Someday doctors may prescribe sugar pills for certain chronic pain patients based on their brain anatomy and psychology. And the pills will reduce their pain as effectively as any powerful drug on the market, according to new research.

Scientists have shown they can reliably predict which chronic pain patients will respond to a sugar placebo pill based on the patients' brain anatomy and psychological characteristics.

"Their brain is already tuned to respond," said senior study author. "They have the appropriate psychology and biology that puts them in a cognitive state that as soon as you say, 'this may make your pain better,' their pain gets better."

There's no need to fool the patient, the senior author said.

"You can tell them, 'I'm giving you a drug that has no physiological effect but your brain will respond to it,'" the author said. "You don't need to hide it. There is a biology behind the placebo response." The study was published in Nature Communications.

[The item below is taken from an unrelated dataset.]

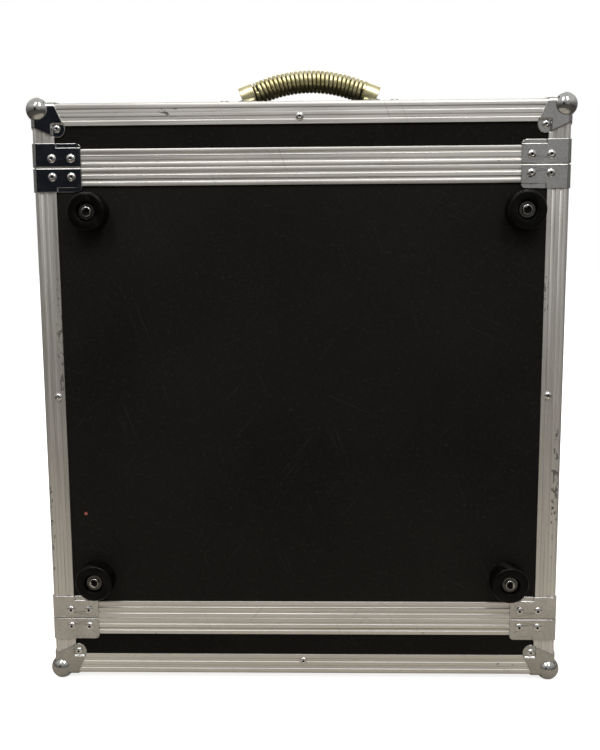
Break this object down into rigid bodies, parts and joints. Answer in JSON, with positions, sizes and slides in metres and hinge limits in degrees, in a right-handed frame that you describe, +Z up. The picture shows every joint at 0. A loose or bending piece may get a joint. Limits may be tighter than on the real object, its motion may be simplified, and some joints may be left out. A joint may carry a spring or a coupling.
{
  "type": "rack case",
  "caption": "Upright aluminium-edged rack case with lift-off front and rear lids, rubber feet, ball corners, recessed turn latches and a sprung handle.",
  "frame": {"origin": "centre of the bounding box at the floor, under the ball corners of the rear lid", "axes": "+X to the right of the case seen from its feet, +Y from the feet towards the opposite face, +Z up from the rear lid to the front lid with the handle"},
  "size_m": [0.5424, 0.1779, 0.6412],
  "materials": {
    "black_laminate": "plywood under a finely textured black laminate",
    "aluminium_section": "ribbed, natural, scuffed",
    "plated_steel": "bright zinc or nickel plating, a little dull",
    "fastener_steel": "plated steel rivets and screws",
    "black_rubber": "moulded, satin",
    "grip_rubber": "dark, hidden inside the spring",
    "grey_foam": "soft dark foam",
    "yellow_zinc": "yellow passivated zinc plating, olive gold",
    "rail_black": "black powder coat",
    "latch_steel": "zinc plated"
  },
  "bodies": {
    "rear_lid": {"rear_lid_panel": "black_laminate", "rear_lid_walls": "black_laminate", "rear_lid_edge_extrusions": "aluminium_section", "rear_lid_rim": "aluminium_section", "rear_lid_ball_corners": "plated_steel", "rear_lid_rim_brackets": "plated_steel", "rear_lid_rivets": "fastener_steel", "rear_lid_latch_dishes": "plated_steel", "rear_lid_foam": "grey_foam"},
    "case_body": {"bottom_panel": "black_laminate", "top_panel": "black_laminate", "left_panel": "black_laminate", "right_panel": "black_laminate", "body_edge_extrusions": "aluminium_section", "body_front_rim": "aluminium_section", "body_rear_rim": "aluminium_section", "body_rim_brackets": "plated_steel", "body_rivets": "fastener_steel", "body_latch_dishes": "plated_steel", "rubber_feet": "black_rubber", "foot_washers": "fastener_steel", "foot_screws": "fastener_steel", "rail_bolts": "fastener_steel", "front_rail_left": "rail_black", "front_rail_right": "rail_black", "rear_rail_left": "rail_black", "rear_rail_right": "rail_black"},
    "front_lid": {"front_lid_panel": "black_laminate", "front_lid_walls": "black_laminate", "front_lid_edge_extrusions": "aluminium_section", "front_lid_rim": "aluminium_section", "front_lid_ball_corners": "plated_steel", "front_lid_rim_brackets": "plated_steel", "front_lid_rivets": "fastener_steel", "front_lid_latch_dishes": "plated_steel", "front_lid_foam": "grey_foam", "handle_brackets": "plated_steel", "handle_straps": "plated_steel", "handle_core": "grip_rubber", "handle_ferrules": "yellow_zinc", "handle_spring": "yellow_zinc", "handle_bolts": "fastener_steel"},
    "latch_cam_left_front": {"latch_cam_left_front": "latch_steel"},
    "latch_wing_a_left_front": {"latch_wing_a_left_front": "latch_steel"},
    "latch_wing_b_left_front": {"latch_wing_b_left_front": "latch_steel"},
    "latch_hook_left_front": {"latch_hook_left_front": "latch_steel"},
    "latch_cam_right_front": {"latch_cam_right_front": "latch_steel"},
    "latch_wing_a_right_front": {"latch_wing_a_right_front": "latch_steel"},
    "latch_wing_b_right_front": {"latch_wing_b_right_front": "latch_steel"},
    "latch_hook_right_front": {"latch_hook_right_front": "latch_steel"},
    "latch_cam_left_rear": {"latch_cam_left_rear": "latch_steel"},
    "latch_wing_a_left_rear": {"latch_wing_a_left_rear": "latch_steel"},
    "latch_wing_b_left_rear": {"latch_wing_b_left_rear": "latch_steel"},
    "latch_hook_left_rear": {"latch_hook_left_rear": "latch_steel"},
    "latch_cam_right_rear": {"latch_cam_right_rear": "latch_steel"},
    "latch_wing_a_right_rear": {"latch_wing_a_right_rear": "latch_steel"},
    "latch_wing_b_right_rear": {"latch_wing_b_right_rear": "latch_steel"},
    "latch_hook_right_rear": {"latch_hook_right_rear": "latch_steel"}
  },
  "joints": [
    {"name": "body_lift", "type": "slide", "parent": "rear_lid", "child": "case_body", "axis": [0, 0, 1], "range_m": [0, 0.08]},
    {"name": "front_lid_lift", "type": "slide", "parent": "case_body", "child": "front_lid", "axis": [0, 0, 1], "range_m": [0, 0.08]},
    {"name": "turn_left_front", "type": "hinge", "parent": "case_body", "child": "latch_cam_left_front", "pos_m": [-0.265, 0.00525, 0.5117], "axis": [-1, 0, 0], "range_deg": [0, 180]},
    {"name": "fold_a_left_front", "type": "hinge", "parent": "latch_cam_left_front", "child": "latch_wing_a_left_front", "pos_m": [-0.26235, 0.00325, 0.5117], "axis": [0, 0, -1], "range_deg": [0, 90]},
    {"name": "fold_b_left_front", "type": "hinge", "parent": "latch_cam_left_front", "child": "latch_wing_b_left_front", "pos_m": [-0.26235, 0.00725, 0.5117], "axis": [0, 0, 1], "range_deg": [0, 90]},
    {"name": "hook_left_front", "type": "hinge", "parent": "case_body", "child": "latch_hook_left_front", "pos_m": [-0.25435, 0.00525, 0.4937], "axis": [0, 1, 0], "range_deg": [0, 4]},
    {"name": "turn_right_front", "type": "hinge", "parent": "case_body", "child": "latch_cam_right_front", "pos_m": [0.265, 0.00525, 0.5117], "axis": [1, 0, 0], "range_deg": [0, 180]},
    {"name": "fold_a_right_front", "type": "hinge", "parent": "latch_cam_right_front", "child": "latch_wing_a_right_front", "pos_m": [0.26235, 0.00725, 0.5117], "axis": [0, 0, -1], "range_deg": [0, 90]},
    {"name": "fold_b_right_front", "type": "hinge", "parent": "latch_cam_right_front", "child": "latch_wing_b_right_front", "pos_m": [0.26235, 0.00325, 0.5117], "axis": [0, 0, 1], "range_deg": [0, 90]},
    {"name": "hook_right_front", "type": "hinge", "parent": "case_body", "child": "latch_hook_right_front", "pos_m": [0.25435, 0.00525, 0.4937], "axis": [0, -1, 0], "range_deg": [0, 4]},
    {"name": "turn_left_rear", "type": "hinge", "parent": "case_body", "child": "latch_cam_left_rear", "pos_m": [-0.265, 0.00525, 0.0937], "axis": [-1, 0, 0], "range_deg": [0, 180]},
    {"name": "fold_a_left_rear", "type": "hinge", "parent": "latch_cam_left_rear", "child": "latch_wing_a_left_rear", "pos_m": [-0.26235, 0.00725, 0.0937], "axis": [0, 0, 1], "range_deg": [0, 90]},
    {"name": "fold_b_left_rear", "type": "hinge", "parent": "latch_cam_left_rear", "child": "latch_wing_b_left_rear", "pos_m": [-0.26235, 0.00325, 0.0937], "axis": [0, 0, -1], "range_deg": [0, 90]},
    {"name": "hook_left_rear", "type": "hinge", "parent": "case_body", "child": "latch_hook_left_rear", "pos_m": [-0.25435, 0.00525, 0.1117], "axis": [0, -1, 0], "range_deg": [0, 4]},
    {"name": "turn_right_rear", "type": "hinge", "parent": "case_body", "child": "latch_cam_right_rear", "pos_m": [0.265, 0.00525, 0.0937], "axis": [1, 0, 0], "range_deg": [0, 180]},
    {"name": "fold_a_right_rear", "type": "hinge", "parent": "latch_cam_right_rear", "child": "latch_wing_a_right_rear", "pos_m": [0.26235, 0.00325, 0.0937], "axis": [0, 0, 1], "range_deg": [0, 90]},
    {"name": "fold_b_right_rear", "type": "hinge", "parent": "latch_cam_right_rear", "child": "latch_wing_b_right_rear", "pos_m": [0.26235, 0.00725, 0.0937], "axis": [0, 0, -1], "range_deg": [0, 90]},
    {"name": "hook_right_rear", "type": "hinge", "parent": "case_body", "child": "latch_hook_right_rear", "pos_m": [0.25435, 0.00525, 0.1117], "axis": [0, 1, 0], "range_deg": [0, 4]}
  ],
  "couplings": [
    {"joint": "hook_left_front", "follows": "turn_left_front", "ratio": 0.022222},
    {"joint": "hook_right_front", "follows": "turn_right_front", "ratio": 0.022222},
    {"joint": "hook_left_rear", "follows": "turn_left_rear", "ratio": 0.022222},
    {"joint": "hook_right_rear", "follows": "turn_right_rear", "ratio": 0.022222}
  ]
}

About 60 chronic back pain patients were randomized into two arms of the study. In one arm, subjects didn't know if they got the drug or the placebo. Researchers didn't study the people who got the real drug. The other study arm included people who came to the clinic but didn't get a placebo or drug. They were the control group.

The individuals whose pain decreased as a result of the sugar pill had a similar brain anatomy and psychological traits. The right side of their emotional brain was larger than the left, and they had a larger cortical sensory area than people who were not responsive to the placebo. The chronic pain placebo responders also were emotionally self-aware, sensitive to painful situations and mindful of their environment.

"Clinicians who are treating chronic pain patients should seriously consider that some will get as good a response to a sugar pill as any other drug," the author said. "They should use it and see the outcome. This opens up a whole new field."